No final de abril do ano passado, o jornal PÚBLICO perguntou às Finanças se as estatísticas incluíam as transferências provenientes do offshore da Madeira e a resposta foi que “os dados estatísticos relativos ao Centro Internacional de Negócios da Madeira, bem como a identificação das entidades que ali operam, não são assim reportados pela respectiva entidade administradora à Autoridade Tributária nacional”, passando o ónus para o Governo Regional da Madeira.
O que sabemos é que a Lei Geral Tributária obriga as instituições de crédito e as sociedades financeiras a comunicar à AT “as transferências e envio de fundos que tenham como destinatário entidade localizada em país, território ou região com regime de tributação privilegiada mais favorável.”
Sabemos que a Instrução n.º 17/2010 do Banco de Portugal obrigava as mesmas entidades a reportarem ao banco central as operações de transferência para jurisdições offshore. Sabemos que os bancos estão obrigados pela Diretiva Comunitária anti-branqueamento de capitais a identificarem os beneficiários efetivos das operações financeiras transfronteiriças. Sabemos ainda que o Boletim Estatístico do Banco de Portugal nos dados relativos ao Balanço e à Demonstração de Resultados agregados do sistema bancário, excluí as instituições com sede no offshore da Madeira.
Sabemos que o Despacho n.º 17024-A/2010, de 8 de novembro, assinado por Sérgio Vasques, então secretário de Estado dos Assuntos Fiscais, determina que a AT divulgue na sua página, até ao final do mês de outubro de cada ano, “informação estatística relativa às transferências financeiras que tenham como destinatário entidades localizadas em país, território ou região com regime de tributação privilegiada.” Não havendo despacho posterior que revogue o despacho de Sérgio Vasques ou lei habilitante que se sobreponha ao mesmo, o despacho de 2010 mantêm-se em vigor. Aliás, no mesmo documento, o secretário de Estado incumbe a AT de divulgar a lista nominal das entidades que usufruíram de benefícios fiscais na Zona Franca da Madeira.
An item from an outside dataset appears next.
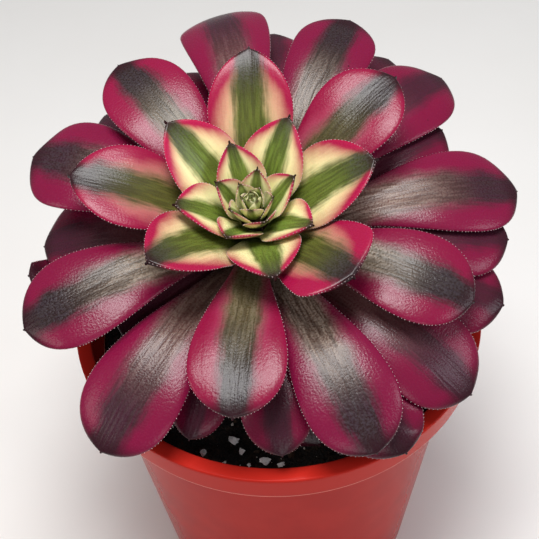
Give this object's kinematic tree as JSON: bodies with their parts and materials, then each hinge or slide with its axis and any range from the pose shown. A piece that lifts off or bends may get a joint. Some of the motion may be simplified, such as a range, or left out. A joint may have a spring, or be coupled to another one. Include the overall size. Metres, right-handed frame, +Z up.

Essa lista tem sido divulgada, sempre fora de prazo e a pedido, após cartas enviadas aos sucessivos ministros das Finanças e algum ruído da imprensa.
Finalmente o que todos sabemos é que as entidades supervisoras e inspetivas não fazem o seu trabalho de casa e as estatísticas estão erradas. A empresa do multimilionário russo Oleg Derispaska chegou a faturar 3 mil milhões de euros no offshore da Madeira e passados três anos de sobrefaturação desapareceu sem deixar rasto, transferindo todo o dinheiro para outra empresa-fantasma sediada em Chipre.
Se fizermos contas percebemos que os números das estatísticas não batem certo e há pelo menos 12 mil milhões de euros fora da caixa. Se considerarmos os valores da receita reportada pela AT-RAM [Região Autónoma da Madeira], percebemos que as empresas do offshore da Madeira em 2015 pagaram 151 milhões de euros de IRC a uma taxa de 5%, sendo o seu lucro extrapolado superior a 3 mil milhões de euros. Considerando que nos anos de 2010 e 2011 as empresas do offshore da Madeira estavam isentas do pagamento de IRC e se olharmos para a lista das principais exportadoras, encontramos dados que nos mostram que o dinheiro que saiu para offshores provenientes da Zona Franca da Madeira é muito superior ao que está nas estatísticas oficiais da AT.
Não se pode acreditar em todas as estatísticas, da mesma forma que não se deve confiar em todas as pessoas. Afinal, é tudo uma questão de números.